* _WRITTEN PROBLEM_
Check each line of the listing for the word "three" and give only the number of lines that have it.

* _EXERCISE INPUTS_
○ ○ ○ ○

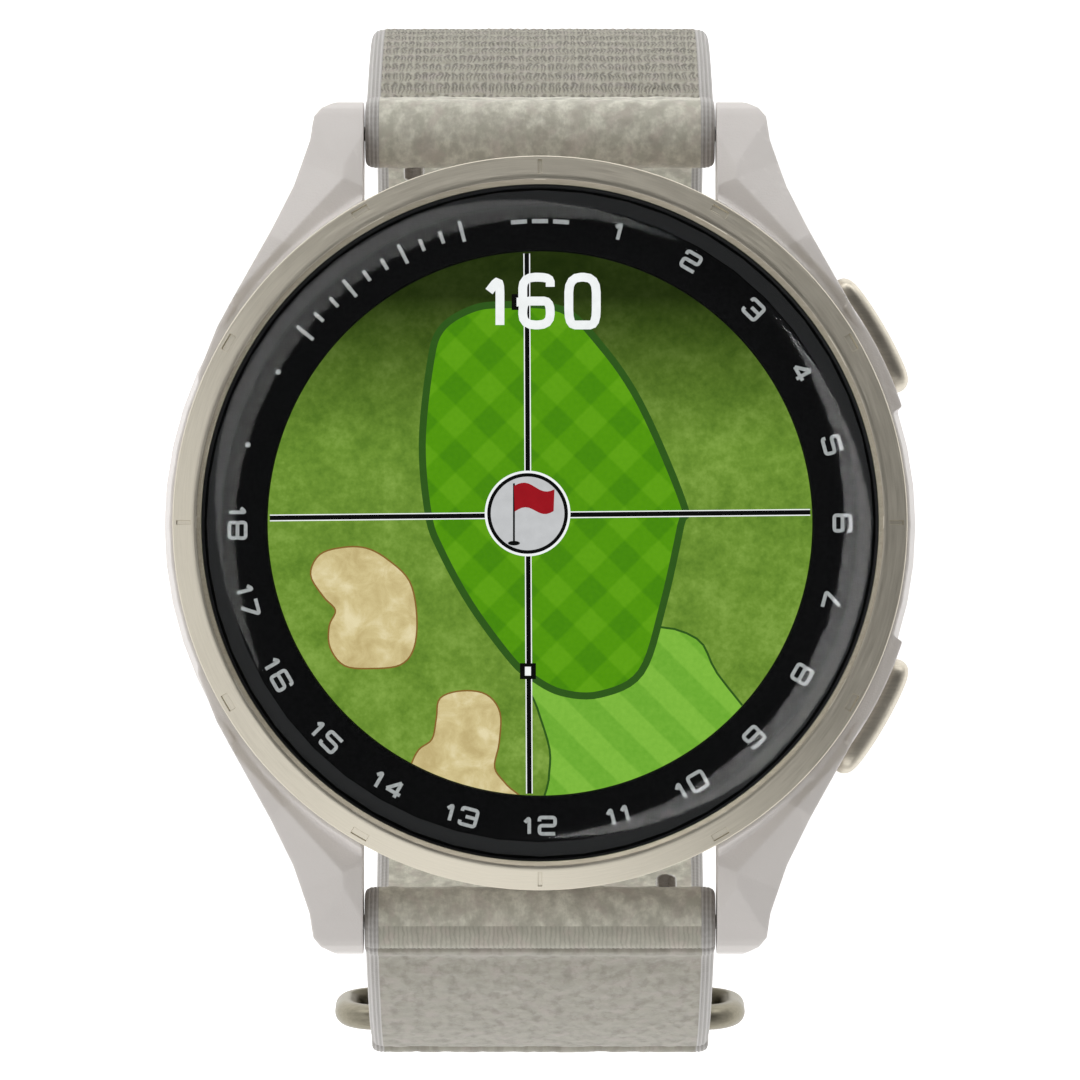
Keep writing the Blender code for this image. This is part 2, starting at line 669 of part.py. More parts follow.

○ ○ ○ ○

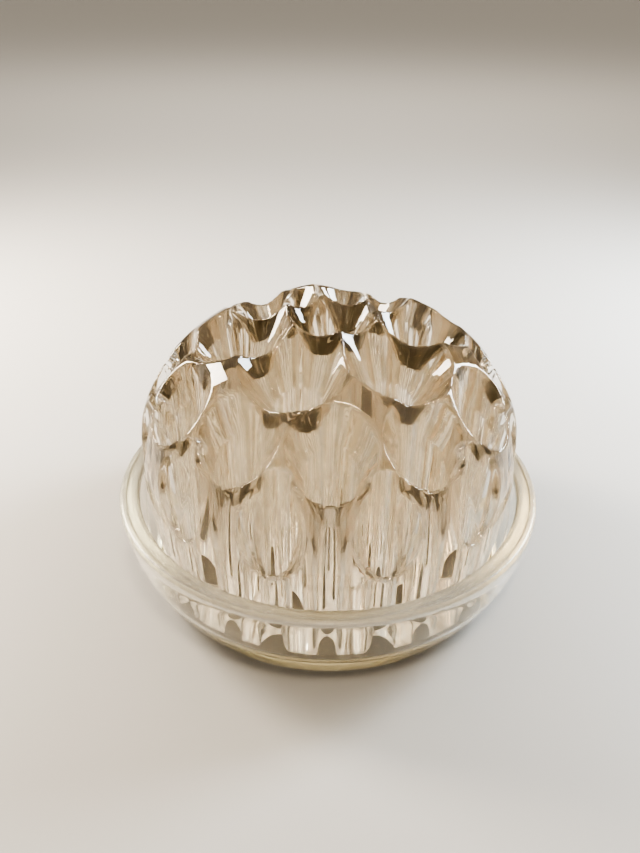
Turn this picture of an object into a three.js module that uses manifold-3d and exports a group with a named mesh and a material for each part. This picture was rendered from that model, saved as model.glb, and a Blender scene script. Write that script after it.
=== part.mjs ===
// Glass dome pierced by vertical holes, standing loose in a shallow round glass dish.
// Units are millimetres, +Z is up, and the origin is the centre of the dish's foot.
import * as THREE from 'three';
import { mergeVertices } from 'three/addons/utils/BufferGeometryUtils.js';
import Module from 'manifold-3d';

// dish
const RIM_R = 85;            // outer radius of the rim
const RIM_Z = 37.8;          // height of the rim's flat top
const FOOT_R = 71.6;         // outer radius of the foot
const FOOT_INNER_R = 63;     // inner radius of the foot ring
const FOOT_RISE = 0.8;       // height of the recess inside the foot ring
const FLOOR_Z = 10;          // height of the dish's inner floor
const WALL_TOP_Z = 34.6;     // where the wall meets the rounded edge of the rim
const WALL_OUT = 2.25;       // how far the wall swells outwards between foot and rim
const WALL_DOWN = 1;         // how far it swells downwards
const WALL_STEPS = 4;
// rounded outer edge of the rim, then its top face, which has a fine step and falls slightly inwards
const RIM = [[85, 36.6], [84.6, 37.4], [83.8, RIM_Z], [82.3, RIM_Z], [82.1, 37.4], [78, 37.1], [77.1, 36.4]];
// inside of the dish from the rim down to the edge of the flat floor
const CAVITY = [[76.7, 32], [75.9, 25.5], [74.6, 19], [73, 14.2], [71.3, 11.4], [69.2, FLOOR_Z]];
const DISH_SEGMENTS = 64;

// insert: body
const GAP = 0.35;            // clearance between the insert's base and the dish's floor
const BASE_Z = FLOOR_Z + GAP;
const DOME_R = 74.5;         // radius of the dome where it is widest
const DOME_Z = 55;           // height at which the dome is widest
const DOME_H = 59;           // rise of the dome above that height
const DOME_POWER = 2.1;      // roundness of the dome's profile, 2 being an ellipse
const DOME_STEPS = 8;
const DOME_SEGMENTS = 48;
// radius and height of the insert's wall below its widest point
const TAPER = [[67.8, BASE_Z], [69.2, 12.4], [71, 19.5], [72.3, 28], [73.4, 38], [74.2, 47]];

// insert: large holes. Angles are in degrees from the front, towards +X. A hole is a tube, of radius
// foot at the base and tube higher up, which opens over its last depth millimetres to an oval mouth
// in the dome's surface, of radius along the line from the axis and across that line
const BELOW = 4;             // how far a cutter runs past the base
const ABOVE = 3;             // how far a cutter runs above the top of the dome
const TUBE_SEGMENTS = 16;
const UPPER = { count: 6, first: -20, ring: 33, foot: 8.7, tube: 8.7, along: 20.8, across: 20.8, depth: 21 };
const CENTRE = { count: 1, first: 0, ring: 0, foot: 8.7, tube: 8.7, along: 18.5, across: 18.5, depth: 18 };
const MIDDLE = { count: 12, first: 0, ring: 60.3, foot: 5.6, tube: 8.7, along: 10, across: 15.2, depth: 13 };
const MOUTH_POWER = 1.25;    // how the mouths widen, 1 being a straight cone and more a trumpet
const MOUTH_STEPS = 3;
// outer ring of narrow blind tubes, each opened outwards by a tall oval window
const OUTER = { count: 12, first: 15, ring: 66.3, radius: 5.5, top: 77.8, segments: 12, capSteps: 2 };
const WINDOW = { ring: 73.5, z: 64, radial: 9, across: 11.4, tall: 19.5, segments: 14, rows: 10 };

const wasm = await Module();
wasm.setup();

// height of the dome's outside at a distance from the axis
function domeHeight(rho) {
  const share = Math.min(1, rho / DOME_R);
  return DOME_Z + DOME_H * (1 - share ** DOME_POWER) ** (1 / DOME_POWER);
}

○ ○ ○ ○

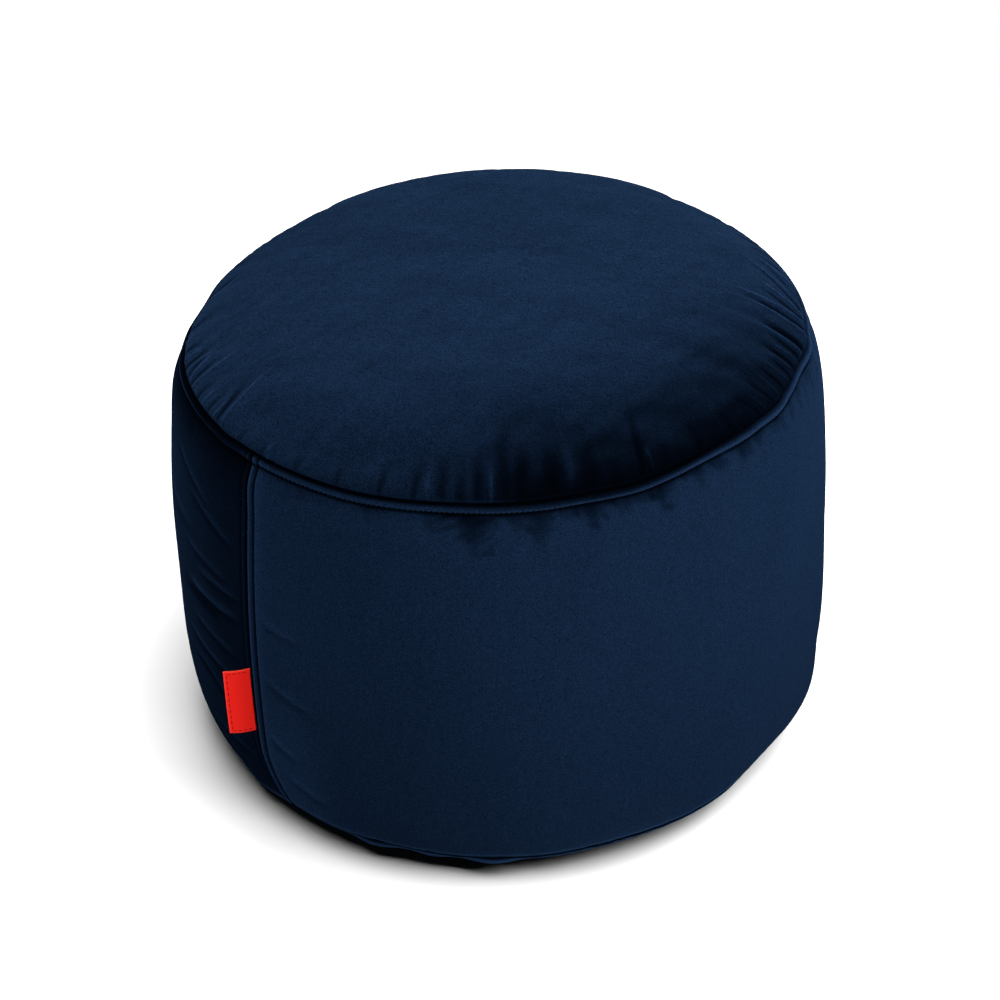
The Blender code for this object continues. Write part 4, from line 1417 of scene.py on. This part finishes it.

○ ○ ○ ○

* _EXERCISE ANSWER_
3